#### [STATED PROBLEM]
Copy verbatim the material from its first line to the line that holds "arm_cap_spigot = 14.0", including that line.

#### [DATASET CONTENT]
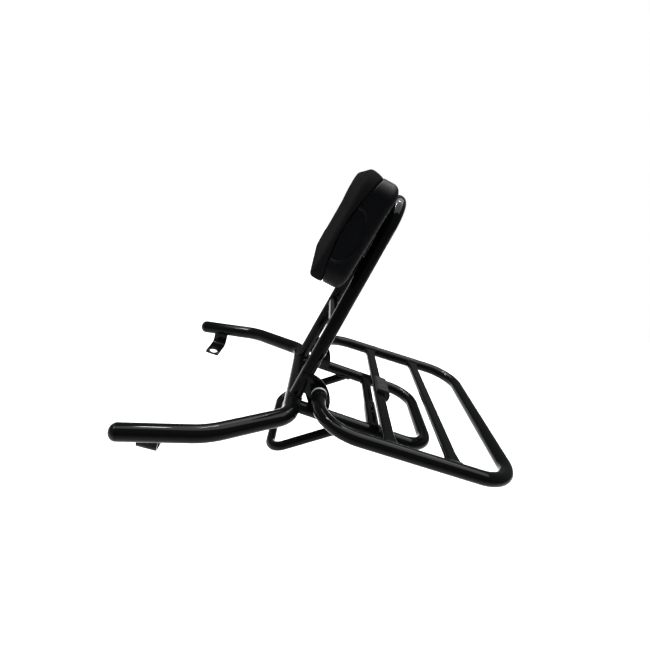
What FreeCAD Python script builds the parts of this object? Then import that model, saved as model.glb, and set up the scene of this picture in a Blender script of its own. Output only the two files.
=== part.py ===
import FreeCAD, Part
import os
from math import cos, radians, sin, sqrt, tan
from FreeCAD import Vector

# Luggage rack with backrest, millimetres. X points to the rear, Y to the right side, Z up.
# The origin lies midway between the two tab holes, on the underside of the mounting tabs.

os.makedirs("parts", exist_ok=True)

# Tube stock
main_tube_d = 20.0
main_tube_wall = 1.6
frame_tube_d = 16.0
frame_tube_wall = 1.5
brace_tube_d = 12.0
brace_tube_wall = 1.5
cross_tube_d = 13.5
cross_tube_wall = 1.5

# Fits
slide_clearance = 0.05
face_clearance = 0.05

# How far a cutting shape runs past the face that it cuts, and the tolerance for picking edges
cut_over = 2.0
pick_tolerance = 0.01
along_axis = 0.9

# Mounting tabs
tab_thickness = 2.5
tab_width = 22.0
tab_hole_d = 13.0
tab_hole_y = 125.8
tab_hole_margin = 2.5
tab_reach = 29.5
tab_rise = 45.0
tab_slope = 7.0
tab_turn = 4.0
tab_bend_inner_r = 6.0
tab_corner_r = 2.5

# Hinge of the folding rack, seen from the tab holes
hinge_x = 166.3
hinge_z = 82.8

# Main bar, seen from the hinge
main_cross_back = -27.8
main_cross_drop = -21.0
main_corner_y = 98.7
main_corner_r = 27.0
arm_bend_back = -106.5
arm_bend_drop = -39.0
arm_bend_y = 150.9
arm_bend_r = 74.0
arm_tip_back = -202.2
arm_tip_drop = -61.4
arm_tip_y = 164.0
arm_cap_dome = 8.4
arm_cap_spigot = 14.0

# Backrest hoop
hoop_lean = 9.9
hoop_foot_y = 62.2
hoop_top_y = 40.8
hoop_height = 257.0
hoop_corner_r = 31.5
backrest_cross_height = 106.6

# Pad, measured along and across the leaning hoop
pad_bottom = 152.8
pad_top = 267.8
pad_half_width = 105.0
pad_middle_height = 215.0
pad_front_low = -57.0
pad_front_middle = -56.0
pad_front_high = -49.5
pad_rear_low = -19.5
pad_rear_high = -15.0
pad_corner_r = 20.0
pad_front_r = 6.0
pad_rear_r = 8.5
seam_bottom = -39.4
seam_middle = -47.6
seam_middle_height = 200.0
seam_top = -34.5
shell_wall = 3.0
recess_depth = 1.2
recess_bottom = 180.6
recess_top = 233.5
recess_rear = -25.8
recess_end = -36.0
recess_corner_r = 4.0
strap_front = -11.0
strap_height = 23.0
strap_thickness = 4.0
strap_low_offset = 25.0
strap_high_offset = 40.0
pad_screw_d = 5.0
pad_screw_head_d = 9.5
pad_screw_head_h = 2.6
pad_screw_y = 25.0
pad_boss_d = 12.0
pad_screw_reach = 14.0

# Support loop and its cross tube
loop_y = 72.0
loop_end_back = 148.0
loop_end_drop = -26.2
loop_corner_r = 33.0
loop_cross_back = 77.0
loop_sleeve_wall = 1.5
loop_sleeve_end_y = 8.4

# Lower bracket
bracket_y = 70.4
bracket_front_back = -36.8
bracket_front_drop = -94.5
bracket_slope = 38.7
bracket_corner_r = 21.0

# Hinge plates and pivot parts
plate_thickness = 4.0
plate_inner_y = 63.0
plate_top_back = -13.1
plate_top_rise = 21.0
plate_mid_back = 8.2
plate_mid_rise = 8.0
plate_foot_back = 16.8
plate_foot_front = -5.6
plate_notch_back = -16.4
plate_notch_drop = -4.7
bolt_d = 8.0
bolt_head_d = 13.0
bolt_head_h = 4.5
bolt_socket_d = 6.0
bolt_socket_depth = 2.6
bolt_reach = 18.0
bush_wall = 1.5
bush_flange_d = 15.0
bush_flange_t = 0.8
washer_d = 18.6
washer_t = 2.4
collar_d = 18.4
collar_length = 10.0
collar_offset = 1.5
plug_length = 22.0

# Folding rack
rack_y = 138.0
rack_end_back = 222.3
rack_front_r = 47.0
rack_rear_r = 41.0
crossbar_width = 13.5
crossbar_height = 8.0
crossbar_corner_r = 3.0
crossbar_wall = 1.5
crossbar_end_width = 16.0
crossbar_end_height = 9.0
crossbar_flare_y = 18.0
front_bar_back = 80.9
rear_bar_back = 153.3

# Rubber buffer on the front crossbar
buffer_half_length = 19.5
buffer_top = 8.5
buffer_front = -5.0
buffer_rear = 14.0
buffer_skirt = -9.0
buffer_round_r = 7.0
buffer_front_r = 2.0
buffer_screw_d = 4.0
buffer_screw_head_d = 7.5
buffer_screw_head_h = 2.4
buffer_screw_y = 11.0
buffer_screw_cover = 1.8


def at_hinge(back, y, rise):
    """A point given from the hinge axis."""
    return Vector(hinge_x + back, y, hinge_z + rise)


def at_loop(back, y):
    """A point on the plane of the support loop."""
    share = (back - main_cross_back) / (loop_end_back - main_cross_back)
    return at_hinge(back, y, main_cross_drop + share * (loop_end_drop - main_cross_drop))


def bent_wire(points, bend_radii):
    """A line through the points, with a tangent arc of its own radius at each inner point."""
    edges = []
    start = points[0]
    for index, radius in enumerate(bend_radii):
        corner = points[index + 1]
        inward = (points[index] - corner).normalize()
        outward = (points[index + 2] - corner).normalize()
        half = inward.getAngle(outward) / 2
        trim = radius / tan(half)
        first = corner + inward * trim
        last = corner + outward * trim
        middle_way = (inward + outward).normalize()
        middle = corner + middle_way * (radius / sin(half) - radius)
        edges.append(Part.LineSegment(start, first).toShape())
        edges.append(Part.Arc(first, middle, last).toShape())
        start = last
    edges.append(Part.LineSegment(start, points[-1]).toShape())
    return Part.Wire(edges)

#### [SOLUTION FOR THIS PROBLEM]
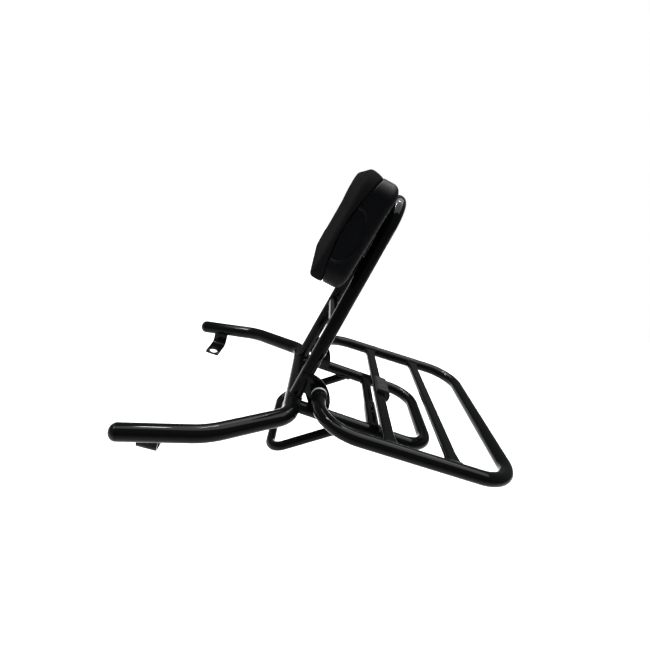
What FreeCAD Python script builds the parts of this object? Then import that model, saved as model.glb, and set up the scene of this picture in a Blender script of its own. Output only the two files.
=== part.py ===
import FreeCAD, Part
import os
from math import cos, radians, sin, sqrt, tan
from FreeCAD import Vector

# Luggage rack with backrest, millimetres. X points to the rear, Y to the right side, Z up.
# The origin lies midway between the two tab holes, on the underside of the mounting tabs.

os.makedirs("parts", exist_ok=True)

# Tube stock
main_tube_d = 20.0
main_tube_wall = 1.6
frame_tube_d = 16.0
frame_tube_wall = 1.5
brace_tube_d = 12.0
brace_tube_wall = 1.5
cross_tube_d = 13.5
cross_tube_wall = 1.5

# Fits
slide_clearance = 0.05
face_clearance = 0.05

# How far a cutting shape runs past the face that it cuts, and the tolerance for picking edges
cut_over = 2.0
pick_tolerance = 0.01
along_axis = 0.9

# Mounting tabs
tab_thickness = 2.5
tab_width = 22.0
tab_hole_d = 13.0
tab_hole_y = 125.8
tab_hole_margin = 2.5
tab_reach = 29.5
tab_rise = 45.0
tab_slope = 7.0
tab_turn = 4.0
tab_bend_inner_r = 6.0
tab_corner_r = 2.5

# Hinge of the folding rack, seen from the tab holes
hinge_x = 166.3
hinge_z = 82.8

# Main bar, seen from the hinge
main_cross_back = -27.8
main_cross_drop = -21.0
main_corner_y = 98.7
main_corner_r = 27.0
arm_bend_back = -106.5
arm_bend_drop = -39.0
arm_bend_y = 150.9
arm_bend_r = 74.0
arm_tip_back = -202.2
arm_tip_drop = -61.4
arm_tip_y = 164.0
arm_cap_dome = 8.4
arm_cap_spigot = 14.0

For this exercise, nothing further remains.